(Exercise requirements)
State how many lines in these records contain the word "shown", and nothing else.

(Excerpted records)
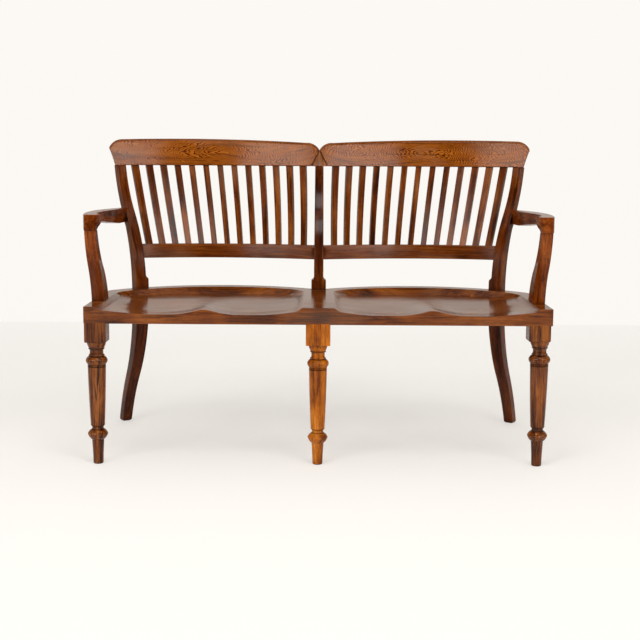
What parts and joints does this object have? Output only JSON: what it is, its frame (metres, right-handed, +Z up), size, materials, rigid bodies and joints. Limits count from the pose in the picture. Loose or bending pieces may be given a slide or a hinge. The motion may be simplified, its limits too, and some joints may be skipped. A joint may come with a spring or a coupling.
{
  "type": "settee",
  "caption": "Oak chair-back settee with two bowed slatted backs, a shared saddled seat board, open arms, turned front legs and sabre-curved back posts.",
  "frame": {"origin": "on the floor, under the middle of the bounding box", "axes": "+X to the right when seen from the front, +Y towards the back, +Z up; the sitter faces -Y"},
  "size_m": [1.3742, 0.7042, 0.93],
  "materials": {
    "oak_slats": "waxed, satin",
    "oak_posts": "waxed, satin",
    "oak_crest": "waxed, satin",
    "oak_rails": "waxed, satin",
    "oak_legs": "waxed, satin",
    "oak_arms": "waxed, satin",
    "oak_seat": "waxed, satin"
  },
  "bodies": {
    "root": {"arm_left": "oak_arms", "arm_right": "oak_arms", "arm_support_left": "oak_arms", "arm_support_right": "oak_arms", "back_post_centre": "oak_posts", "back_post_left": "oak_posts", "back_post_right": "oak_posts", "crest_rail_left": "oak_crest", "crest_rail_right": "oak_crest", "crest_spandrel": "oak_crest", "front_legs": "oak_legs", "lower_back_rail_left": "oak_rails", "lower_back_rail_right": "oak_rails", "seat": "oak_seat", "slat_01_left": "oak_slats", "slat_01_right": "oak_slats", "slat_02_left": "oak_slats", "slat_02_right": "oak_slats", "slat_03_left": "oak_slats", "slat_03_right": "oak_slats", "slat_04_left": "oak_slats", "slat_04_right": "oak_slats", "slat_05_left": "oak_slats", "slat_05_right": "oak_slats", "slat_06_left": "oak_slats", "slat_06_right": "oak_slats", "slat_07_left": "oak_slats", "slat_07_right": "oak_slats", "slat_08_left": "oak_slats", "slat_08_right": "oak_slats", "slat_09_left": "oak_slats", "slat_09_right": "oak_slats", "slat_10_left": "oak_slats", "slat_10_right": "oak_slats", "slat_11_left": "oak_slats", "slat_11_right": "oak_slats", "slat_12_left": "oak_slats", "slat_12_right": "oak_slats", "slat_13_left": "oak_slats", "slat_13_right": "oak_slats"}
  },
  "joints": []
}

==

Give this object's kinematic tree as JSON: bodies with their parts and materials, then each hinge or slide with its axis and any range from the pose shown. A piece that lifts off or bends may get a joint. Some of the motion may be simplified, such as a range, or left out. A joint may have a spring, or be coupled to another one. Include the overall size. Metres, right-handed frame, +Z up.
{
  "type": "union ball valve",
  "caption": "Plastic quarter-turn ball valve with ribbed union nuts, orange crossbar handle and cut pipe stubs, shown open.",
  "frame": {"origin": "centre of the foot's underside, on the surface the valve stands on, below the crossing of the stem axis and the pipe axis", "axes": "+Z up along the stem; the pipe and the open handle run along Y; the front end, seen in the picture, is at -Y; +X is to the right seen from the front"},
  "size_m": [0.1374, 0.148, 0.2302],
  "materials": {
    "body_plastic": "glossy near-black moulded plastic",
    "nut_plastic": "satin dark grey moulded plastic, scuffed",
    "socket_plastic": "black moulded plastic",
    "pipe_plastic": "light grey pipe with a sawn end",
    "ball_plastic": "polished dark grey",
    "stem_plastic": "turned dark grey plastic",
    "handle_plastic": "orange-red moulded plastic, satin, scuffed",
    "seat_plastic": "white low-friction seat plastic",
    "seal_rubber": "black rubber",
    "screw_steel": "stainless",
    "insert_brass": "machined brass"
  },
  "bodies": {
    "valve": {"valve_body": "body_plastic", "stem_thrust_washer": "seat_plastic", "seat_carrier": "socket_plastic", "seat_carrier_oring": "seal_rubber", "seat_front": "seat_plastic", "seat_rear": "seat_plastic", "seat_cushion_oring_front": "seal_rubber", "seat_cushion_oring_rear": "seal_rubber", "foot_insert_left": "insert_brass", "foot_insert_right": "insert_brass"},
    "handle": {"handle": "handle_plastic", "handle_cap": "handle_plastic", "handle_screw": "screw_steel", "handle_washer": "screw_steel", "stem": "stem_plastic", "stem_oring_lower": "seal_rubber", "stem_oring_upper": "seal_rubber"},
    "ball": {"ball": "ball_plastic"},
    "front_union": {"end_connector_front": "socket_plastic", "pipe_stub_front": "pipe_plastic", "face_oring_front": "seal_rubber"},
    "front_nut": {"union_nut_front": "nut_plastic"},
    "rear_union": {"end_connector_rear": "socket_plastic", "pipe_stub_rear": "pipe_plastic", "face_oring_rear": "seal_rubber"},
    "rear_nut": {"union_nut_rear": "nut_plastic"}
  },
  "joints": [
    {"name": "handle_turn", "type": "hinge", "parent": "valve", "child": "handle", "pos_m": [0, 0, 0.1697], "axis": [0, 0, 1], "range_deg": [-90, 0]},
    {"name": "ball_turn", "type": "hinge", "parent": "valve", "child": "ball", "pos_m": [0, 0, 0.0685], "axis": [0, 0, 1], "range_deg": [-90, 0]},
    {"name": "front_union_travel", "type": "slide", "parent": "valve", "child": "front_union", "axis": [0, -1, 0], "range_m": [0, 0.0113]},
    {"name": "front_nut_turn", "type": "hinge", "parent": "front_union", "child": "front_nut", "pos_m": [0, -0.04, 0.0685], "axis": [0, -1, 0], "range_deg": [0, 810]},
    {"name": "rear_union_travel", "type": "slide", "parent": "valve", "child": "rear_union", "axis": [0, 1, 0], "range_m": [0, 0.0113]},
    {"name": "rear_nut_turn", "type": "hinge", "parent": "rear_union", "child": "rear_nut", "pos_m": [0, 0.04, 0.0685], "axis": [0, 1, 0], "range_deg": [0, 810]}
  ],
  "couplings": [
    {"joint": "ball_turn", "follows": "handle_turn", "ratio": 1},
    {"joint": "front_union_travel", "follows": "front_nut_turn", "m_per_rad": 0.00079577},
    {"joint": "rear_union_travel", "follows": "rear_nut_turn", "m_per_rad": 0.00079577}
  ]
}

==

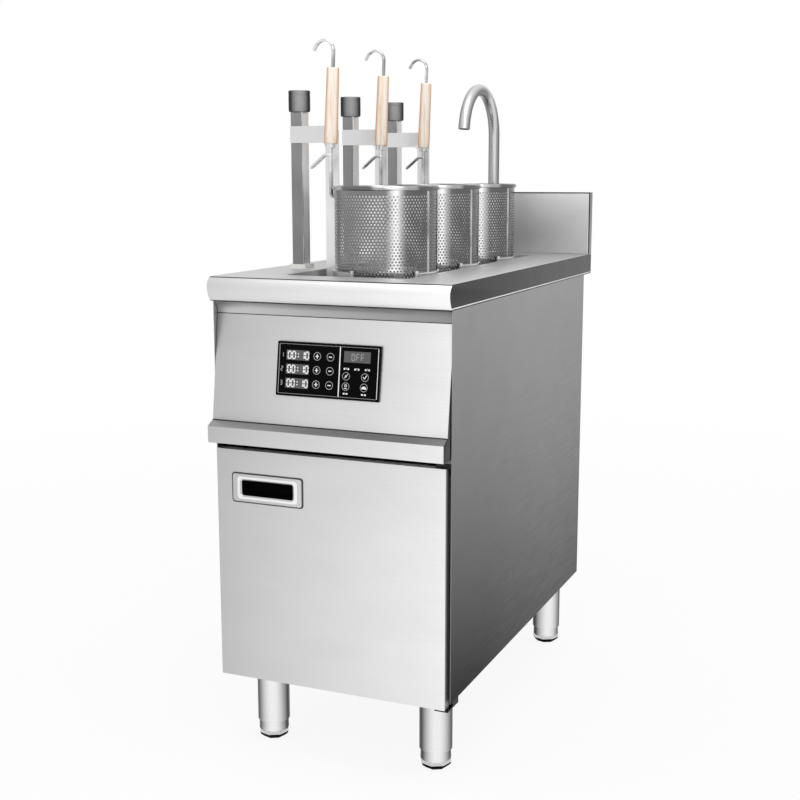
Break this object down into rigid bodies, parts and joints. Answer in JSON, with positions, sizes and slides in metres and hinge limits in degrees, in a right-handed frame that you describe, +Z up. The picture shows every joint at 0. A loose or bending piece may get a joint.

(Full output)
2